Anthea Bell is best known for her work as a translator and adapter of novels and stories for both children and adults, creating a body of work that is over 200 titles strong. Her award-winning work has allowed English-speaking readers access to traditional stories, contemporary picture books, classic novels, and even cartoon strips originally written in German, French, and Danish. For adults, she has translated books by diverse authors, including politician Willy Brandt; translations of the works of German author W. G. Sebald have also won her awards and critical acclaim. Her work for children includes stories and books by the Brothers Grimm, Clemens Brentano, Ludwig Bechstein, Wilhelm Hauff, and Hans Christian Andersen. Bell has won several awards for her translations of contemporary original works or retellings, including Mildred L. Batchelder Awards for her translations of books like The Cat and Mouse Who Shared a House, Buster's World and The Boys from St. Petri, the Helen and Kurt Wolff Translator's Prize, and the Marsh Award for Children's Literature in Translation.




Bell recalled how much she enjoyed reading books like The Story of Babar (written in French by Jean de Brunhoff), which had been translated into English when she was a child. Yet, she believes translated books do more than entertain children. First, they encourage children to understand other languages: "The avid child reader just has to know what is inside a book, and if it happens to be in a foreign language, it may impel the child to learn the language," she wrote in Horn Book in 1978. Second, as Bell suggested in a speech published in Top of the News, translated books allow ideas to be shared despite the barriers language can impose. It is the role of the translator "to give authors from other countries a voice as like their own as possible in which to address English-speaking children, so that their ideas can be passed on."

Then again, as Bell suggested in Bookbird, there is something to be said for a book that entertains because it is funny. Humorous books, like Asterix the Gaul by René Goscinny and Albert Uderzo or Christine Noestlinger's novels, are Bell's favorite books to translate. "Humour is a most peculiar thing, when you stop to think of it: universal, easily recognizable, extraordinarily hard to define," Bell commented in Bookbird. "But a wonderful builder of bridges and crosser of frontiers, and thus surely of special value to growing young people the world over." Reviewing Bell's translation of Asterix and the Actress, Booklist's Francisca Goldsmith noted that Bell included a "liberal combination of Latin puns and contemporary social riffs." In another Booklist review of Asterix and Son and two other tales, Goldsmith noted that these stories "will please devotees as well as gather uninitiated readers with their mix of humor, history, and good storytelling."
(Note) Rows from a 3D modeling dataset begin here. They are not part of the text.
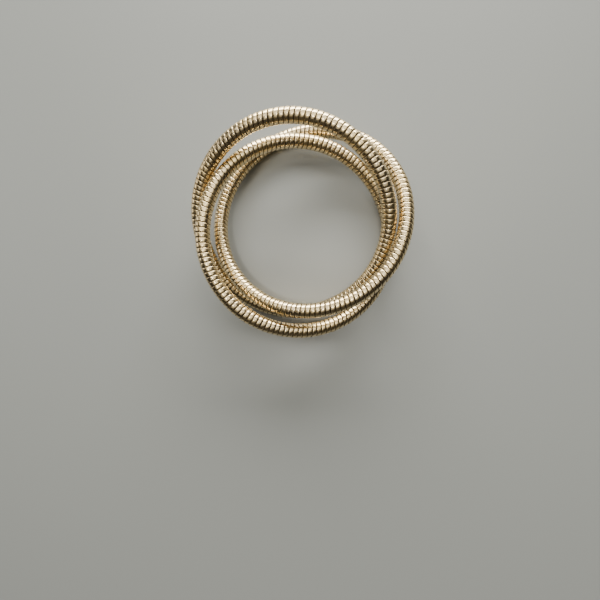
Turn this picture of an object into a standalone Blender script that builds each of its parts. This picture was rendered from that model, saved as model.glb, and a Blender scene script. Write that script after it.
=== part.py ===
"""Rolling coil bracelet: three equal gold coil hoops, linked through each other, on a table.

Each hoop is one strip wound into a round coil and closed into a ring, so its surface is a fine
screw of ribs. The three hoops pass over and under each other in turn: each lies over its
neighbour where it runs outward and under the other where it runs inward. No clasp, no free end.
Each hoop touches the table at one place and leans against the others, so the bracelet is open
and stands a few coils high. Metres, +Z up. The origin is on the table, at the middle of the
wrist opening.
"""
import math

import bpy
import numpy as np
from mathutils import Matrix

# Sizes of one hoop
HOOP_RADIUS = 0.0330        # from the hoop's axis to the middle of the coil
COIL_DIAMETER = 0.0050      # over the crests of the ribs
RIB_DEPTH = 0.00035         # from a crest to the bottom of a groove
RIB_COUNT = 126             # turns of the strip in one hoop
COIL_SIDES = 10             # flats around the coil

# How the hoops lie together
HOOP_NAMES = ("first_hoop", "second_hoop", "third_hoop")
HOOP_TILTS = (19.1, 15.4, 13.2)          # degrees, each hoop's lean from level
HOOP_DIRECTIONS = (171.6, 275.2, 31.5)   # degrees from +X, the level line of each hoop
HOOP_SPOTS = ((-0.408, 0.490), (0.232, -0.368), (0.786, 0.982))  # centres from above, in coil diameters
TOUCH_GAP = 0.0003                       # free space where two hoops lean against each other

# Look of the metal
GOLD_COLOUR = (0.83, 0.66, 0.42, 1.0)
GOLD_ROUGHNESS = 0.25


def clear_scene():
    """Removes every object that is already there."""
    for thing in list(bpy.data.objects):
        bpy.data.objects.remove(thing, do_unlink=True)


def gold():
    """Polished pale gold."""
    material = bpy.data.materials.new("gold")
    material.use_nodes = True
    shader = material.node_tree.nodes["Principled BSDF"]
    shader.inputs["Base Color"].default_value = GOLD_COLOUR
    shader.inputs["Metallic"].default_value = 1.0
    shader.inputs["Roughness"].default_value = GOLD_ROUGHNESS
    material.diffuse_color = GOLD_COLOUR
    return material


def coil_mesh(name):
    """One closed coil about the Z axis, with one screw-shaped rib.

    Rings of points alternate between crest and groove. Each point is carried along the hoop as
    its place around the coil grows, by one whole rib in one trip around, which joins each rib to
    the next and makes them all one screw.
    """
    rings = 2 * RIB_COUNT
    points = []
    for ring in range(rings):
        reach = COIL_DIAMETER / 2 - (RIB_DEPTH if ring % 2 else 0.0)
        for side in range(COIL_SIDES):
            along = 2 * math.pi * (ring + 2 * side / COIL_SIDES) / rings
            around = 2 * math.pi * (side + 0.5) / COIL_SIDES
            out = HOOP_RADIUS + reach * math.cos(around)
            points.append((out * math.cos(along), out * math.sin(along), reach * math.sin(around)))

    def number(ring, side):
        """Index of a point. Past the last side it is on the ring one rib further on."""
        if side == COIL_SIDES:
            ring, side = ring + 2, 0
        return (ring % rings) * COIL_SIDES + side

    faces = []
    for ring in range(rings):
        for side in range(COIL_SIDES):
            faces.append((number(ring, side), number(ring + 1, side),
                          number(ring + 1, side + 1), number(ring, side + 1)))
    mesh = bpy.data.meshes.new(name)
    mesh.from_pydata(points, [], faces)
    mesh.update()
    mesh.shade_smooth()
    mesh.set_sharp_from_angle(angle=math.radians(40))
    return mesh


def hoop_centres(spread):
    """Centres of the three hoops as seen from above, from the middle of the wrist opening.

    The opening is widest about the point that is equally far from the three centres.
    """
    spots = np.array(HOOP_SPOTS) * COIL_DIAMETER * spread
    sides = spots[1:] - spots[0]
    middle = np.linalg.solve(2 * sides, (sides * (spots[1:] + spots[0])).sum(axis=1))
    return spots - middle


def stand(index, spread):
    """Place of one hoop: tipped about its level line, with its lowest place on the table.

    It is high a quarter turn before the direction of that line and low a quarter turn after it.
    """
    tilt = math.radians(HOOP_TILTS[index])
    direction = math.radians(HOOP_DIRECTIONS[index])
    height = COIL_DIAMETER / 2 + HOOP_RADIUS * math.sin(tilt)
    centre = Matrix.Translation((*hoop_centres(spread)[index], height))
    return centre @ Matrix.Rotation(direction, 4, "Z") @ Matrix.Rotation(-tilt, 4, "X")


def closest(spread):
    """Least distance between the middle lines of any two hoops."""
    angle = np.linspace(0, 2 * math.pi, 7201)
    ring = np.stack([HOOP_RADIUS * np.cos(angle), HOOP_RADIUS * np.sin(angle), 0 * angle, 1 + 0 * angle])
    least = []
    for index in range(3):
        relative = np.array(stand((index + 1) % 3, spread).inverted() @ stand(index, spread))
        x, y, z, _ = relative @ ring
        least.append(np.hypot(z, np.hypot(x, y) - HOOP_RADIUS).min())
    return float(min(least))


def settled_spread():
    """Smallest spread of the hoops' centres at which the closest two keep the touch gap."""
    wanted = COIL_DIAMETER + TOUCH_GAP
    low, high = 0.5, 0.5
    while closest(high) < wanted:
        low = high
        high += 0.02
        if high > 2:
            raise ValueError("hoops of this size can't pass through each other in this way")
    for _ in range(30):
        middle = (low + high) / 2
        if closest(middle) < wanted:
            low = middle
        else:
            high = middle
    return high


def build():
    """The three hoops on one parent, standing on the table at z = 0."""
    clear_scene()
    spread = settled_spread()
    material = gold()
    mesh = coil_mesh("coil_hoop")
    mesh.materials.append(material)
    corners = np.array([(*v.co, 1.0) for v in mesh.vertices]).T
    bracelet = bpy.data.objects.new("bracelet", None)
    bpy.context.collection.objects.link(bracelet)
    for index, name in enumerate(HOOP_NAMES):
        hoop = bpy.data.objects.new(name, mesh)
        bpy.context.collection.objects.link(hoop)
        hoop.parent = bracelet
        place = stand(index, spread)
        lowest = float((np.array(place) @ corners)[2].min())
        place = Matrix.Translation((0, 0, -lowest)) @ place
        hoop.location = place.to_translation()
        hoop.rotation_mode = "XYZ"
        hoop.rotation_euler = place.to_euler("XYZ")
    bpy.context.view_layer.update()


build()
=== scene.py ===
"""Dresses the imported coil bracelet: three linked hoops of polished gold coil on a pale floor.

Metres, +Z up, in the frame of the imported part.
"""

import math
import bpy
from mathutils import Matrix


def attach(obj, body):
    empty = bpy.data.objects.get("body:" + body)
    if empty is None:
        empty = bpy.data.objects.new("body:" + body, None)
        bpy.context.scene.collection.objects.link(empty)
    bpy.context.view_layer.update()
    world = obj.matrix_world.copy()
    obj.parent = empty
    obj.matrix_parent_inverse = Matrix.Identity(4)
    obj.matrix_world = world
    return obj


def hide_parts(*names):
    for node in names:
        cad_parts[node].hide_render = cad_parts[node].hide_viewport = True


bl_info = {
    "name": "Rolling Coil Bracelet",
    "version": (1, 0, 0),
    "blender": (4, 5, 0),
    "location": "3D View > Sidebar > Bracelet",
    "description": "Makes three linked gold coil hoops, their floor, lights and camera",
    "category": "Object",
}

import bpy
import numpy as np
from bpy.props import FloatProperty, FloatVectorProperty, IntProperty, PointerProperty
from mathutils import Matrix, Vector

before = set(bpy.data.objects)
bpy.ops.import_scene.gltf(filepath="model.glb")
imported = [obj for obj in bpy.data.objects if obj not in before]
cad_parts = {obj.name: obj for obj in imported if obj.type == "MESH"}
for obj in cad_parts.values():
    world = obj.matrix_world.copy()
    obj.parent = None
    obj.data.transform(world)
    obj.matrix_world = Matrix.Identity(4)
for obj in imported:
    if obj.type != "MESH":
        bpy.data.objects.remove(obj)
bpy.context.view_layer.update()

# Each hoop: the new piece, the node that it replaces and the body that it rides on
HOOPS = (
    ("first_coil", "first_hoop", "first"),
    ("second_coil", "second_hoop", "second"),
    ("third_coil", "third_hoop", "third"),
)

# How the ribs of a hoop differ from each other
FIRST_SEED = 11         # of the first hoop's random numbers; the others follow it
RIBS_BACK = 0.05        # how far all ribs are moved back along the hoop, in rib widths
DRIFT_WAVES = 8         # waves around the hoop that add up to the ribs' drift
LEAST_SWING = 0.3       # least height of such a wave, where the most is 1

# Patterns on the strip. A noise's scale counts its patches in a metre, or in a step of the lines.
LINE_STEPS = (16.0, 5.0, 1.0)       # steps over a rib, and once around the coil
LINE_NOISE = {"Scale": 1.0, "Detail": 3.0}
SMEAR_NOISE = {"Scale": 160.0, "Detail": 4.0, "Roughness": 0.6}
SPECK_NOISE = {"Scale": 2600.0, "Detail": 2.0}

# Colour of the strip, with painted shade deep in the grooves
DEEP_RANGE = {"From Min": 0.07, "From Max": 0.30}   # share of the groove's depth where it turns brown
TONE_RANGE = {"To Min": 0.93, "To Max": 1.05}       # brightness of the dullest and brightest rib
WARMTH_RANGE = {"From Min": 0.3, "From Max": 0.7, "To Min": 0.88, "To Max": 1.12}

# Roughness that is added to the polish, and shares of the grain's height
GROOVE_DULLNESS = 0.34
SMEAR_DULLNESS = 0.16
LINE_DULLNESS = 0.10
LINE_HEIGHT = 0.6
SPECK_HEIGHT = 0.4

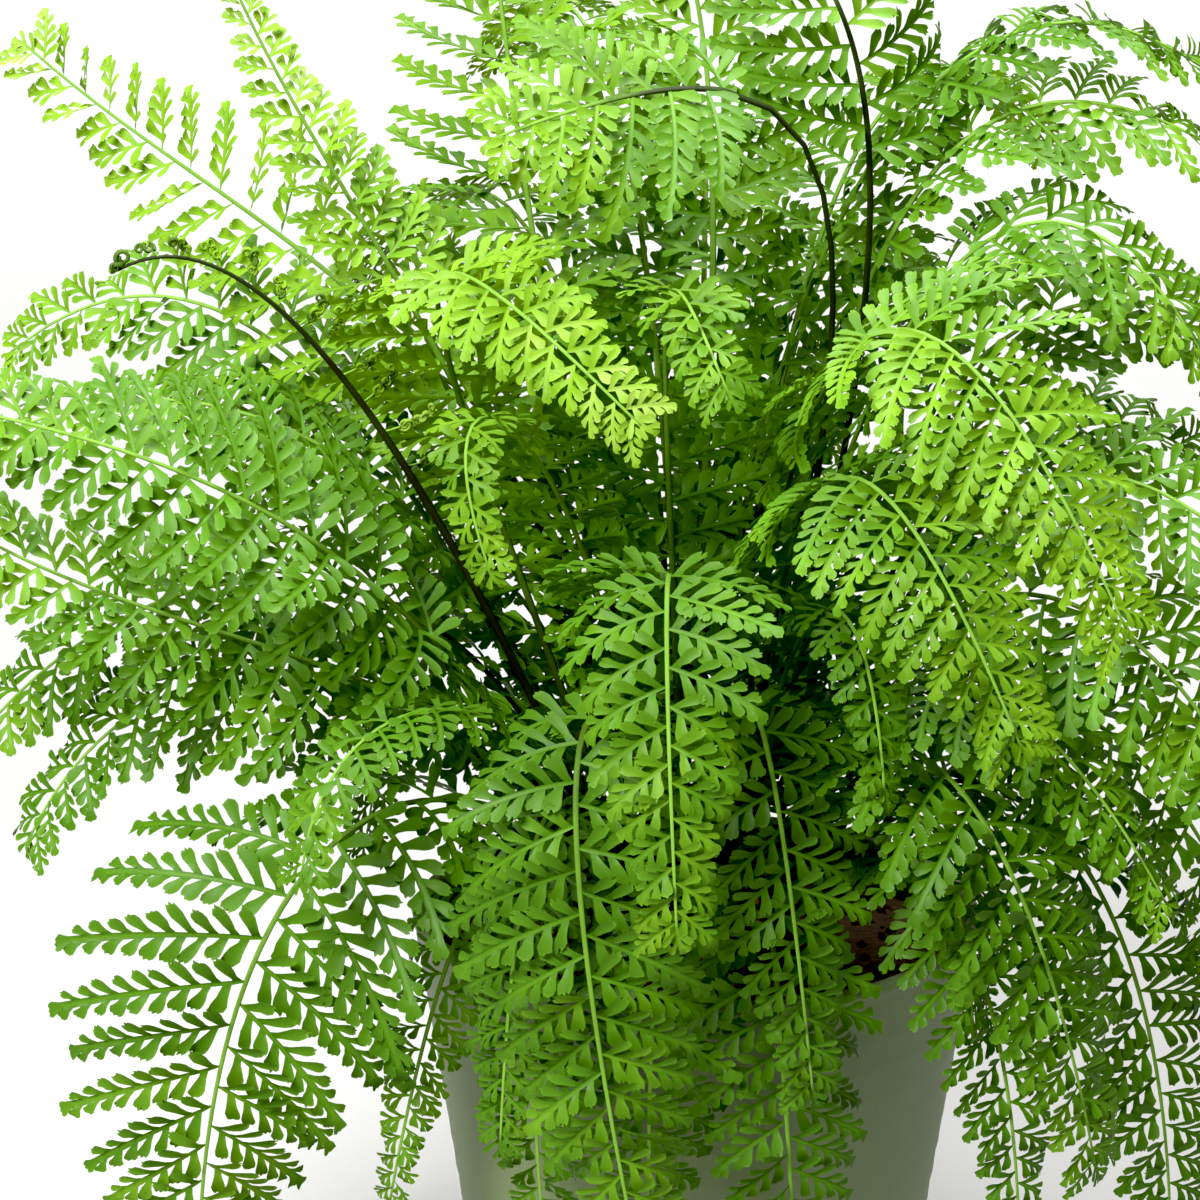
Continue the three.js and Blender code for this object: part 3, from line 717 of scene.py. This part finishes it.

After earning a degree in English language and literature from Oxford University in the late 1950s, Bell had the opportunity to read and report on some German books that a London publisher was considering for translation and publication. As she wrote in Horn Book, her "curious if mentally rewarding job snowballed from there." Bell continued to read and report on German and French books selected for possible publication in English, and she began to translate some of these.

Many of Bell's works are new translations or adaptations of familiar favorites. According to a critic for Publishers Weekly, Bell's translation of the beloved story The Golden Goose brings readers the "full flavor" of the original work by the Brothers Grimm. Bell has translated and retold several other tales from the Brothers Grimm. Her translation of The Brave Little Tailor is "lively and spirited," according to Connie C. Rockman in School Library Journal, while her translation of The Six Swans "is true to the original version," as Barbara Chatton noted in the same publication. Likewise, Linda Perkins, writing in Booklist, found Bell's work on Rapunzel "faithful to the original story." Joanna Rudge Long, writing in Horn Book, felt that Bell's translation of Hansel and Gretel was "clean and well paced," allowing "only minor abridgements of the dialogue and Hansel and Gretel's wanderings in the wood." Booklist critic Ilene Cooper described Bell's translation of Hans Christian Andersen's The Nightingale as "lyrical." Although it is a somewhat condensed version, Bell's adaptation of Andersen's The Little Mermaid "retains the beauty of the language," in the words of School Library Journal contributor Jean Bennetts. Bell has also turned her hand to classic tales by Charles Perrault. Her Puss in Boots was "particularly accessible to the youngest readers while maintaining the integrity of the story," according to Donna L. Scanlon in School Library Journal. Booklist's Linda Perkins likewise praised her "smooth translation" of Cinderella.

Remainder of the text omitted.